▶ **Exercise details**:
Find each line with the string "empty" and report it.
* Start Supplied records *
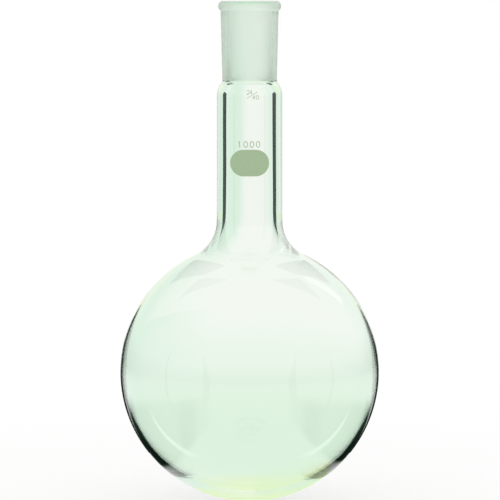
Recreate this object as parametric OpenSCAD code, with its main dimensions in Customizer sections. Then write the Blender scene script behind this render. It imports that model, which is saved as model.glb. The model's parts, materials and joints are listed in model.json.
* End Supplied records *
* Start Supplied records *
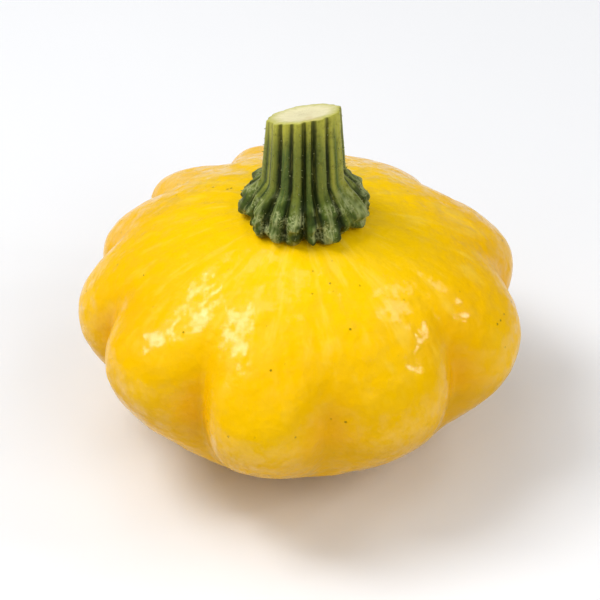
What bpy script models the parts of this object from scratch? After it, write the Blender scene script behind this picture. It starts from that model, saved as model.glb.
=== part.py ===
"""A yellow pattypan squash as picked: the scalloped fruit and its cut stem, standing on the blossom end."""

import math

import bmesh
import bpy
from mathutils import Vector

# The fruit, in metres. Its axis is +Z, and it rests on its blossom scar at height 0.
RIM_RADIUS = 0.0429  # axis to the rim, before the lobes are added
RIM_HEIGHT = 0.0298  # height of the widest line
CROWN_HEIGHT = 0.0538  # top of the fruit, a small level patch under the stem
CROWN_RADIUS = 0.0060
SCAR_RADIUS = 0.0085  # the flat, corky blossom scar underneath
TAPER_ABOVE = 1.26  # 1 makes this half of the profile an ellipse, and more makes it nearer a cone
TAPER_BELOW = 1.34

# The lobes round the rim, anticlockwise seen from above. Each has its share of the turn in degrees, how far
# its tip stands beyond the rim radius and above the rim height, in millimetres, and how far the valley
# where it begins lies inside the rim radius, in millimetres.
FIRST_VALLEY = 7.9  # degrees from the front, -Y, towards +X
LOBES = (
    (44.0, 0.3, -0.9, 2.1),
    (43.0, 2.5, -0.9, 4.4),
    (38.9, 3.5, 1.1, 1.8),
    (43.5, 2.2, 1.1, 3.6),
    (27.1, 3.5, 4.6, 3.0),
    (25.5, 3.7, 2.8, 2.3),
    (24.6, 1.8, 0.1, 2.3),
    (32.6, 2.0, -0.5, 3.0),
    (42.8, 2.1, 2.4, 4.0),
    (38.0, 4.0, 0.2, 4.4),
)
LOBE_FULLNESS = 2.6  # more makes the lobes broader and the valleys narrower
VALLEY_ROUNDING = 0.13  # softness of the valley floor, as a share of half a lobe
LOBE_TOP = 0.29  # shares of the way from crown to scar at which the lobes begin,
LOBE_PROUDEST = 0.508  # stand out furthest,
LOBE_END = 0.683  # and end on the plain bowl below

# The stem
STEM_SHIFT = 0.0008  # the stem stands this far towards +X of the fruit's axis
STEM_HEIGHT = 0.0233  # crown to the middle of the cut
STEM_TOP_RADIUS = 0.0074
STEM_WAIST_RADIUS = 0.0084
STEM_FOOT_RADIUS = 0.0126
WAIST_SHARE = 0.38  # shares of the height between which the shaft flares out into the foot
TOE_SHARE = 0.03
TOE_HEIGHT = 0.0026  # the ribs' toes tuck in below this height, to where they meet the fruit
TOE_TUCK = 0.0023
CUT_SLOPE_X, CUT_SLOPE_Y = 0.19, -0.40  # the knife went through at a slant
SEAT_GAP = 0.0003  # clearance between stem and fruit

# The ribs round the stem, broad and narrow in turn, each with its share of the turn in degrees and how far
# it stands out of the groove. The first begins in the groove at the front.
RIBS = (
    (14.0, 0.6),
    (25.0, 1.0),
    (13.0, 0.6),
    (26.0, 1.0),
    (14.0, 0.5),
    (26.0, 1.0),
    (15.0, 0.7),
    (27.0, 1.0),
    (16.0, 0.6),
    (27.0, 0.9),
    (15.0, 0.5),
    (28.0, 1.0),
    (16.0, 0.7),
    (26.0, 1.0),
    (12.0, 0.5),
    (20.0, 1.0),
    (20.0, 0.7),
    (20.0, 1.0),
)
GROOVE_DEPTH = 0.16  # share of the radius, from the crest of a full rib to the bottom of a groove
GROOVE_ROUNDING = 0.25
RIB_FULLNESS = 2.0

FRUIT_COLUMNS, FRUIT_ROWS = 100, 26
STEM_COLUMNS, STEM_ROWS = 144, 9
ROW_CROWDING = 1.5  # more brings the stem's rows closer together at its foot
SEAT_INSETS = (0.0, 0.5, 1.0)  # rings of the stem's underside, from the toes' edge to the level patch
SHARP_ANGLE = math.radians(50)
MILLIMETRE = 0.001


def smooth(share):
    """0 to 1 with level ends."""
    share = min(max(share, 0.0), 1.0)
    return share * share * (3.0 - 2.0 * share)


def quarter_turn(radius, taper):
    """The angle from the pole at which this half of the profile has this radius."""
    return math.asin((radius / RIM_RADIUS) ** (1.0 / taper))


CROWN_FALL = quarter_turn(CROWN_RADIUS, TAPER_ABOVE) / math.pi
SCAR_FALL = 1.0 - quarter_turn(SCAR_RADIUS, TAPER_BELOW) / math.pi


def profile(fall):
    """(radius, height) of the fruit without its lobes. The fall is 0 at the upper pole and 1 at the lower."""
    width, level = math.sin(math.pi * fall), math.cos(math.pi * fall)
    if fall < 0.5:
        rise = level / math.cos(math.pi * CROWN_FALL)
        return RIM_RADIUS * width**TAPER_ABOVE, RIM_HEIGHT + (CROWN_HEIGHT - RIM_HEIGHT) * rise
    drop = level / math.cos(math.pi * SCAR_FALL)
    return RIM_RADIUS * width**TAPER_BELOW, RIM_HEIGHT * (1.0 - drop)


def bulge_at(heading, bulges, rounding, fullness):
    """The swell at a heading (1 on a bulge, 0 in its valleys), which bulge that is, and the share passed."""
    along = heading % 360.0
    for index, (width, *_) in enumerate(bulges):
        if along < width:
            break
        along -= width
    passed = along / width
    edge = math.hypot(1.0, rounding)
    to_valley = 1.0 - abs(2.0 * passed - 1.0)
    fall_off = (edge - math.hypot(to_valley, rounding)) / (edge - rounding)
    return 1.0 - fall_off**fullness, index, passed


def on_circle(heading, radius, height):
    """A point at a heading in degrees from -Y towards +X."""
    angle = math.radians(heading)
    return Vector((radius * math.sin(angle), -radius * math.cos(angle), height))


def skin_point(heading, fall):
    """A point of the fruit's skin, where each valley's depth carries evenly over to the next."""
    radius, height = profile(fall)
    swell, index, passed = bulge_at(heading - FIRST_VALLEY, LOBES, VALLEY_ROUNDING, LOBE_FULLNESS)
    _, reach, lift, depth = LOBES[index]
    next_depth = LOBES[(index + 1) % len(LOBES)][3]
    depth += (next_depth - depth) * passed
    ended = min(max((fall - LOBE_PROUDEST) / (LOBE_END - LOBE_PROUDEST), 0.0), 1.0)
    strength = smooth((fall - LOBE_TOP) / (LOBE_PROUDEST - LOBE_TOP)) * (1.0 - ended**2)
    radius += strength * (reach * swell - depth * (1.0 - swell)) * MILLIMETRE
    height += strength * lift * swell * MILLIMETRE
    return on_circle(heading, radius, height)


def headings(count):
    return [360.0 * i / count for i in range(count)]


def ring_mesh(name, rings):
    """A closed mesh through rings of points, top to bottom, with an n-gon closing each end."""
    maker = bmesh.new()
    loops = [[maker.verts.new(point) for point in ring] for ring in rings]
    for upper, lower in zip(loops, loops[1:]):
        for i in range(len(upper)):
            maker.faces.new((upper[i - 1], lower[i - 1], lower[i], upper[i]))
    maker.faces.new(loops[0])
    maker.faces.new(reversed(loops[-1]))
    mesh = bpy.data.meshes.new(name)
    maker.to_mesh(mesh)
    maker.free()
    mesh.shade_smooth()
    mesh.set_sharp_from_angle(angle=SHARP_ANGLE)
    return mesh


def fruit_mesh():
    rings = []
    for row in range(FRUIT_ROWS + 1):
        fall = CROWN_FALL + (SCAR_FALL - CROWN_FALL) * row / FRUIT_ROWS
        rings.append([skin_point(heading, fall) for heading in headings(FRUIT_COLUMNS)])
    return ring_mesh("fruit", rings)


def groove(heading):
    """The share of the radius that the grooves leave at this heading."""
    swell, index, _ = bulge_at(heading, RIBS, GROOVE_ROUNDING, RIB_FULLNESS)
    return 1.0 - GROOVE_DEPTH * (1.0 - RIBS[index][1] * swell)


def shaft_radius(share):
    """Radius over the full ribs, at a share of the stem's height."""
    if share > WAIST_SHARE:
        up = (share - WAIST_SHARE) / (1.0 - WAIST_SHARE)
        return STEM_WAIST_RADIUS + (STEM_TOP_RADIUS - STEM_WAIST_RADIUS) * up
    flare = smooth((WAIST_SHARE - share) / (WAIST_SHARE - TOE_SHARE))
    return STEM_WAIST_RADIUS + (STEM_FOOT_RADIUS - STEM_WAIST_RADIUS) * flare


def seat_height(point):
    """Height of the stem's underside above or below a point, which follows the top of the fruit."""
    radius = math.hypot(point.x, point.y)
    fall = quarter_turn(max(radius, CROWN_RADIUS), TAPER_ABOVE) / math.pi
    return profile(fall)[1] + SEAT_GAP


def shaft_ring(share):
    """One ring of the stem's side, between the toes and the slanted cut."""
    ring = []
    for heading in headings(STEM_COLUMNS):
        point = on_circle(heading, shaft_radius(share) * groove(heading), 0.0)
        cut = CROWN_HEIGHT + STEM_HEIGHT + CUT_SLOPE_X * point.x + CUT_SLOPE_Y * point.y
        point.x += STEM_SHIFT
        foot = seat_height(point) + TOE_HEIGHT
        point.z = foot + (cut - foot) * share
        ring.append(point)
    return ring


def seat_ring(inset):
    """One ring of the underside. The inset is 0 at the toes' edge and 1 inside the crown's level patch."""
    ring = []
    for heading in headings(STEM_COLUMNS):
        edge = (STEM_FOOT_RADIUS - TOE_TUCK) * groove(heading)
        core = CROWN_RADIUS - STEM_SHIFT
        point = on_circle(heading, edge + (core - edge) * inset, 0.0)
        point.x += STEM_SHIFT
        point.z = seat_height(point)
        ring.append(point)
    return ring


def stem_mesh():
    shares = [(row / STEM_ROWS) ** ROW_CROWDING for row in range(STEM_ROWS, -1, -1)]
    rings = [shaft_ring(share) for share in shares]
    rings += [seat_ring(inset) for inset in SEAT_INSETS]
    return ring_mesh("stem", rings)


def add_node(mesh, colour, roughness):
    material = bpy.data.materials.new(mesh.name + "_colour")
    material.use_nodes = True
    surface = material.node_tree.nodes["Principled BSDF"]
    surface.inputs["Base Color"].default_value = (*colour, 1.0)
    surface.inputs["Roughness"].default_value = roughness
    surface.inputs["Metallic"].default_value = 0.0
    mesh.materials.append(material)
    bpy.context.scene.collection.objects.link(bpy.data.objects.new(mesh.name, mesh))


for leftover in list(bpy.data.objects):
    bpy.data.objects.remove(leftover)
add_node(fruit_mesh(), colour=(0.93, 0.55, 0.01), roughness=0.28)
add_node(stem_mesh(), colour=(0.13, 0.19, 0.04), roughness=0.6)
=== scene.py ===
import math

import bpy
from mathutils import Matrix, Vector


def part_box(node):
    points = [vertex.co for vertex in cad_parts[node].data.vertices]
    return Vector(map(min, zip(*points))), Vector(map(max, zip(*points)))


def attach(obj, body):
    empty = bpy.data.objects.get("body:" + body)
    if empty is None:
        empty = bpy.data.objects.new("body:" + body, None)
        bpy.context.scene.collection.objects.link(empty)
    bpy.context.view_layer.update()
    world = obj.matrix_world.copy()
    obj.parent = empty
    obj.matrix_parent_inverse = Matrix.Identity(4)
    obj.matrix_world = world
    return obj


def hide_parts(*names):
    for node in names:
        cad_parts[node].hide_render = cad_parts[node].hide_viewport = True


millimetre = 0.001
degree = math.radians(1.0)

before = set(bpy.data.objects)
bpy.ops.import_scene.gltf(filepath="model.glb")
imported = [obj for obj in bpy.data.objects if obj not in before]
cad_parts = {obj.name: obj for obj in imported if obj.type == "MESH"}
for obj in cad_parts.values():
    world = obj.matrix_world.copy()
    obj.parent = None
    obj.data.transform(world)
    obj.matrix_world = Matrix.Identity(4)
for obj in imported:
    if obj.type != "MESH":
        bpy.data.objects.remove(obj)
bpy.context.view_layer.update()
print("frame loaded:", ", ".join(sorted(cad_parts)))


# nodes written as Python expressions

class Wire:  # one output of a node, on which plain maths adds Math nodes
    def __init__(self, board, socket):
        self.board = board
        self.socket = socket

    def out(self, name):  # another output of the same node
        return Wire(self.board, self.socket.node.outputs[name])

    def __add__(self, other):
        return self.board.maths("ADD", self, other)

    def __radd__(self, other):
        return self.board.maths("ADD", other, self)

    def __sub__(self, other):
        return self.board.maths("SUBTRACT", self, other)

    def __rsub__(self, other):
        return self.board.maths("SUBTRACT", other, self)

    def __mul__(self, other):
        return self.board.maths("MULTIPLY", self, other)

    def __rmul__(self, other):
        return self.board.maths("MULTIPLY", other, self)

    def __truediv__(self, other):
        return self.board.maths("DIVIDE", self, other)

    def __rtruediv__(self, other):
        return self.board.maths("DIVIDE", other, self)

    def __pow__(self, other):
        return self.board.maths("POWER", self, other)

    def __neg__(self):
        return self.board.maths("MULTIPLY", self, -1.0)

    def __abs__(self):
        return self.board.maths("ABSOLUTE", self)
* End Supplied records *
▶ **Written response**:
    empty = bpy.data.objects.get("body:" + body)
    if empty is None:
        empty = bpy.data.objects.new("body:" + body, None)
        bpy.context.scene.collection.objects.link(empty)
    obj.parent = empty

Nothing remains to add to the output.